Benign soft tissue tumors are noncancerous tumors arising from the musculoskeletal system and are 100 times more common than their sarcoma (cancerous) counterparts.  These tumors arise from connective tissue including fat, muscle, fibrous tissue, nerves and vascular tissue. The most common types of soft tissue tumors are lipomatous (fatty) tumors, fibrous tumors, vascular tumors and nerve sheath tumors. Of the benign soft tissue tumors, a high majority are subcutaneous (just below the skin) and less than 5 cm in size, while the opposite is true of soft tissue sarcomas.

Common Types of Benign Soft Tissue Tumors:

  • Lipoma
  • Atypical lipomatous tumor
  • Nodular fasciitis
  • Myositis ossificans
  • Elastofibroma
  • Desmoid tumor
  • Tenosynovial giant cell tumor
  • Pigmented villonodular synovitis (PVNS)
  • Hemangioma/vascular malformation
  • Schwannoma
  • Neurofibroma
  • Intramuscular myxoma

Diagnostic Studies and Tests:

MRI is the imaging study of choice for most soft tissue masses. Some soft tissue tumors such as lipomas can be diagnosed on MRI scans. However, most soft tissue tumors on MRI are non-diagnostic and require biopsy for definitive diagnosis. Typically, an image guided core needle biopsy is utilized to obtain tissue for pathologic analysis and diagnosis.  Once a diagnosis is obtained, the case is reviewed at the Parkview Cancer Institute’s Multidisciplinary Sarcoma & Musculoskeletal Tumor Conference by our dedicated Sarcoma Care Team to develop a personalized treatment plan.

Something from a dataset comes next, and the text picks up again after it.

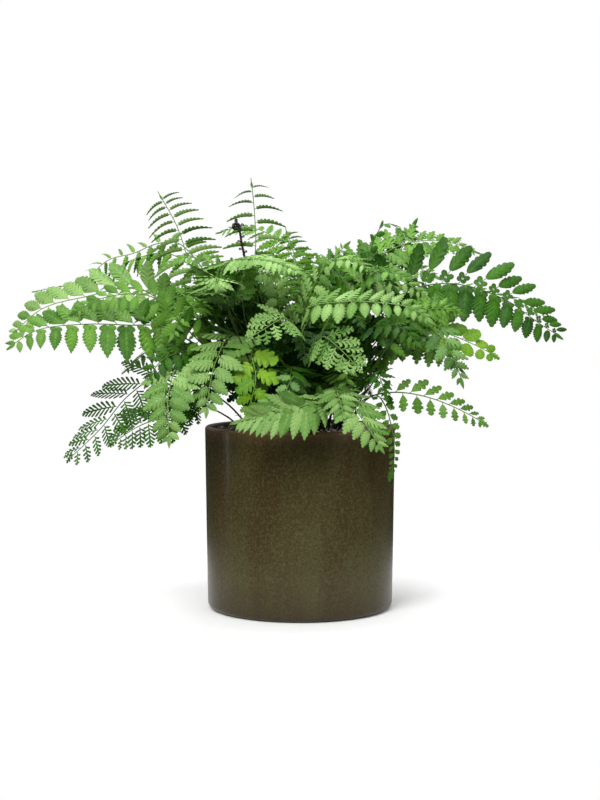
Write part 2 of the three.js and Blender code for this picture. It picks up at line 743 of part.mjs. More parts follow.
// A ring of arching fronds, each in the next of its tiers.
function ringOf(name, ring, tiers, seed) {
  return Array.from({ length: ring.count }, (_, i) => {
    const tier = tiers[i % tiers.length];
    const jitter = ring.scatter * (chance(i, seed) * 2 - 1);
    const turn = rad(lerp(ring.from, ring.to, (i + 0.5) / ring.count) + jitter);
    const reach = tier.reach * lerp(0.94, 1.06, chance(i, seed + 1));
    const spot = (share, z) => [reach * share * Math.cos(turn), reach * share * Math.sin(turn), z];
    const rise = spot(tier.crest[0] * 0.55, lerp(SOIL.crownHeight, tier.crest[1], 0.72));
    return {
      name: name + "_" + String(i + 1).padStart(2, "0"),
      kind: "fill",
      tone: i % 2 ? "mid" : "dark",
      ring: tier.ring,
      face: [0.3 * Math.cos(turn), 0.3 * Math.sin(turn), 1],
      pairs: ring.pairs,
      reach: ring.reach,
      bare: ring.bare,
      route: [rise, spot(...tier.crest), spot(1, tier.tip)],
    };
  });
}

function coilPoints(young) {
  const top = vec(young.route.at(-1));
  const [radius, turns] = young.coil;
  const lean = rad(young.lean);
  const out = new THREE.Vector3(Math.cos(lean), Math.sin(lean), 0);
  const steps = 12;
  return Array.from({ length: steps }, (_, i) => {
    const share = (i + 1) / steps;
    const angle = Math.PI - turns * 2 * Math.PI * share;
    const r = lerp(radius, radius * COIL_END, share);
    const middle = top.clone().addScaledVector(out, radius).add(new THREE.Vector3(0, 0, 4));
    middle.z += r * Math.sin(angle);
    return middle.addScaledVector(out, r * Math.cos(angle));
  });
}

function stemPieces(frond) {
  const end = frond.walk.frame(frond.walk.total);
  const frames = [...frond.frames, end];
  return frames.slice(1).map((frame, i) => stemPiece(frond, frames[i], frame, CLEAR.stem / 2));
}

function planFrond(spec, slots) {
  const frond = { ...KINDS[spec.kind], ...spec, face: vec(spec.face) };
  const points = spec.route.map(vec);
  for (const slot of rootsFor(slots, points.at(-1), spec.ring)) {
    const root = new THREE.Vector3(slot[0], slot[1], SOIL.crownHeight - CROWN.depth);
    const knots = [root, shoulder(root, points[0]), ...points, ...(spec.coil ?? [])];
    for (const sway of SWAYS) {
      frond.walk = walker(knots, sway, frond.face);
      const { stations, firstLeaf } = spec.coil ? coilStations(frond) : stationsOf(frond);
      frond.firstLeaf = firstLeaf;
      frond.frames = stations.map(frond.walk.frame);
      const pieces = stemPieces(frond);
      if (pieces.some((piece) => meets(piece, () => false))) continue;
      pieces.forEach((piece, i) => stand(piece, frond.name, i));
      slots.splice(slots.indexOf(slot), 1);
      return frond;
    }
  }
  throw new Error("no clear way for " + frond.name);
}

function planLeaves(frond, index) {
  frond.leaves = new Map();
  for (const leaf of leavesOf(frond, index)) {
    for (const pose of POSES) {
      const sheet = leafSheet(frond, leaf, pose);
      const whole = wholeLeafShell(frond, sheet, leaf, 0);
      if (folds(whole)) continue;
      const guard = wholeLeafShell(frond, sheet, leaf, CLEAR.blade).solid();
      const slim = leafPiece(sheet, leaf, CLEAR.ownStart, CLEAR.own);
      const own = (other) => other.owner === frond.name;
      const joined = (other) => !other.blade && Math.abs(other.place - leaf.place) < 2;
      if (meets(guard, own)) continue;
      if (meets(slim, (other) => !own(other) || joined(other))) continue;
      stand(whole.solid(), frond.name, leaf.place, true);
      frond.leaves.set(leaf.place, { leaf, sheet });
      break;
    }
  }
}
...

Treatment of Benign Soft Tissue Tumors:

Although treatment depends on the specific type of soft tissue tumor, in general these lesions are treated with surgical excision for symptomatic relief. Many benign soft tissue tumors have low local recurrence rates after surgical removal. However, certain types of soft tissue tumors are associated with higher rates of local recurrence. In certain clinical scenarios adjuvant therapies are utilized including chemotherapy, immunotherapy, or radiation. For example, desmid tumor, a locally aggressive benign tumor, can sometimes be stabilized with certain chemotherapeutic agents.